The Mount Without was rebuilt following extensive fire damage in 2016 – photo: The Mount Without

“I was shellshocked by the beauty of what Norman Routledge has done with the Mount Without, the former St Michael on the Mount Without church at the foot of St Michael’s Hill. I can’t recall when I first went – probably for a Bristol Civic Society talk – but I do remember just sitting in awe looking at the ceiling. A magnificent deed in the current depressing world of Bristol’s built environment.”

Ashton Court

The sun rises over Ashton Court – photo: Betty Woolerton

“My memories of Ashton Court go back to the late 1970s when I came to visit my friend, the artist-designer and now stand-up comedian Walter Jack, at the Poly in Bower Ashton.

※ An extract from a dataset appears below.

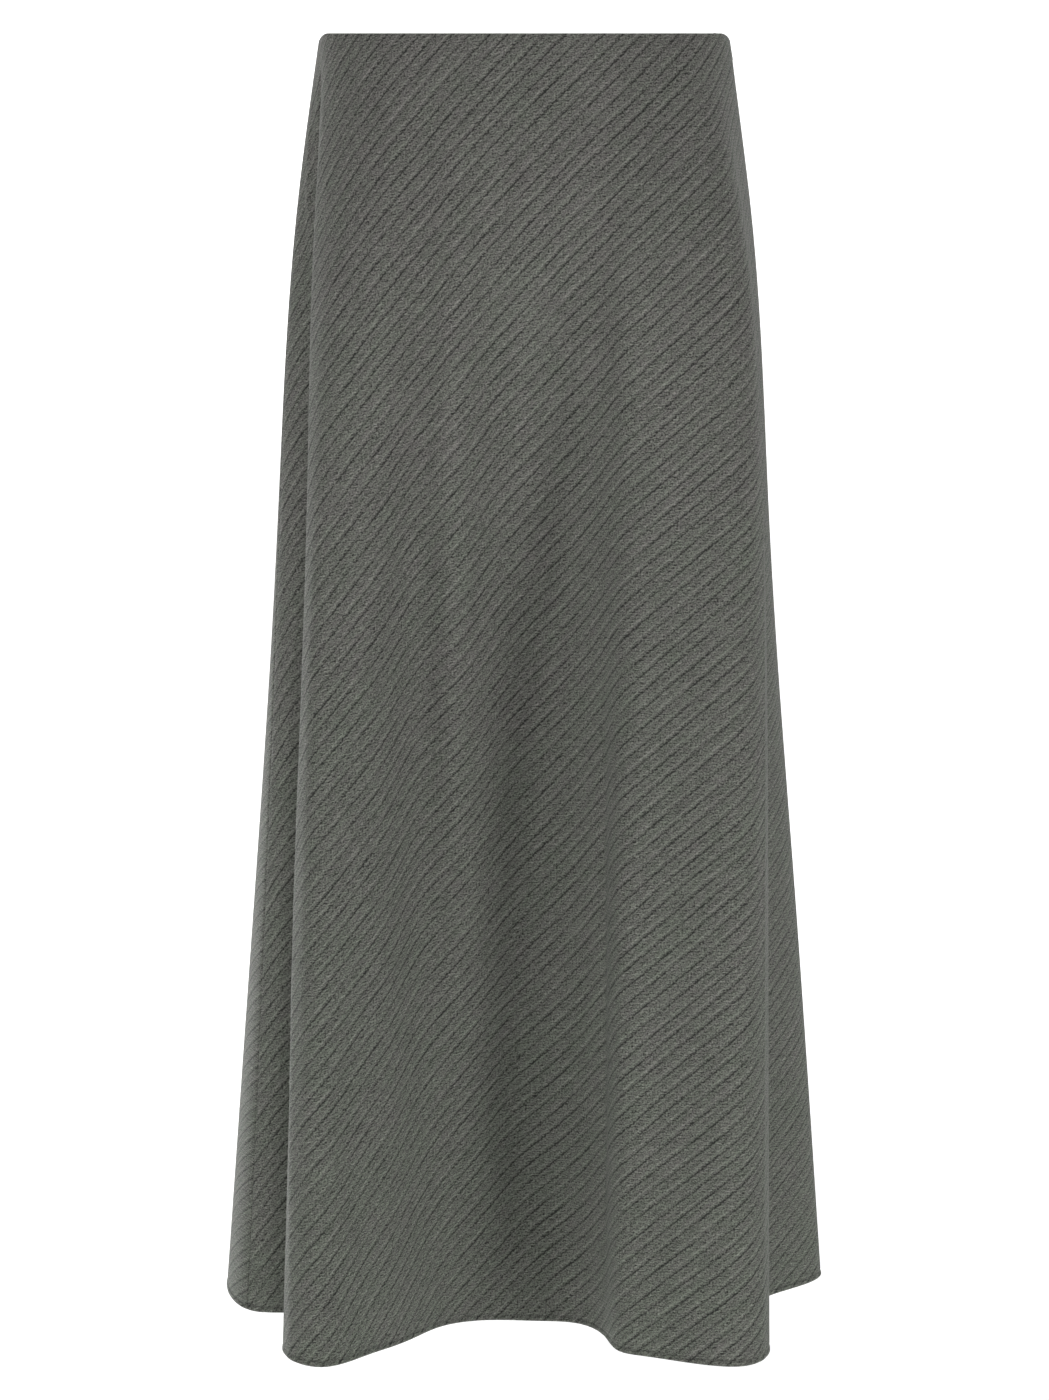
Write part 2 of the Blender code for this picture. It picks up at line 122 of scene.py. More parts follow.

That was when I decided to move to Bristol. When my wife acquired two spaniels I came to know the grounds quite well. It was our quiet place – apart from barking at the dogs.”

Freeland Place

Freeland Place features a row of Georgian townhouses – photo: Andrew Lynch

“This is where I live in Hotwells. In the Regency house used to film A Day in the Death of Joe Egg with Alan Bates and Janet Suzman, although the playwright Peter Nichols thought it much too posh for Bri and Sheila. Bristol drama still has so much going for it. But back in the 1960s there was Nichols, Tom Stoppard (up in the Paragon, crashing with ACH Smith) and Charles Wood. What a hotbed the Bristol newspapers were then – and with Keith Floyd a reporter too! The house has been our family home for more than 20 years. During lockdown, I finally learnt to enjoy living here, learning to try to cook. Freeland Place is a warm, tight-knit community; once you’ve been here 20 years, it’s fine! In the sunlight, according to Pevsner, it is reminiscent of Tuscany. I should go and check if that’s true.”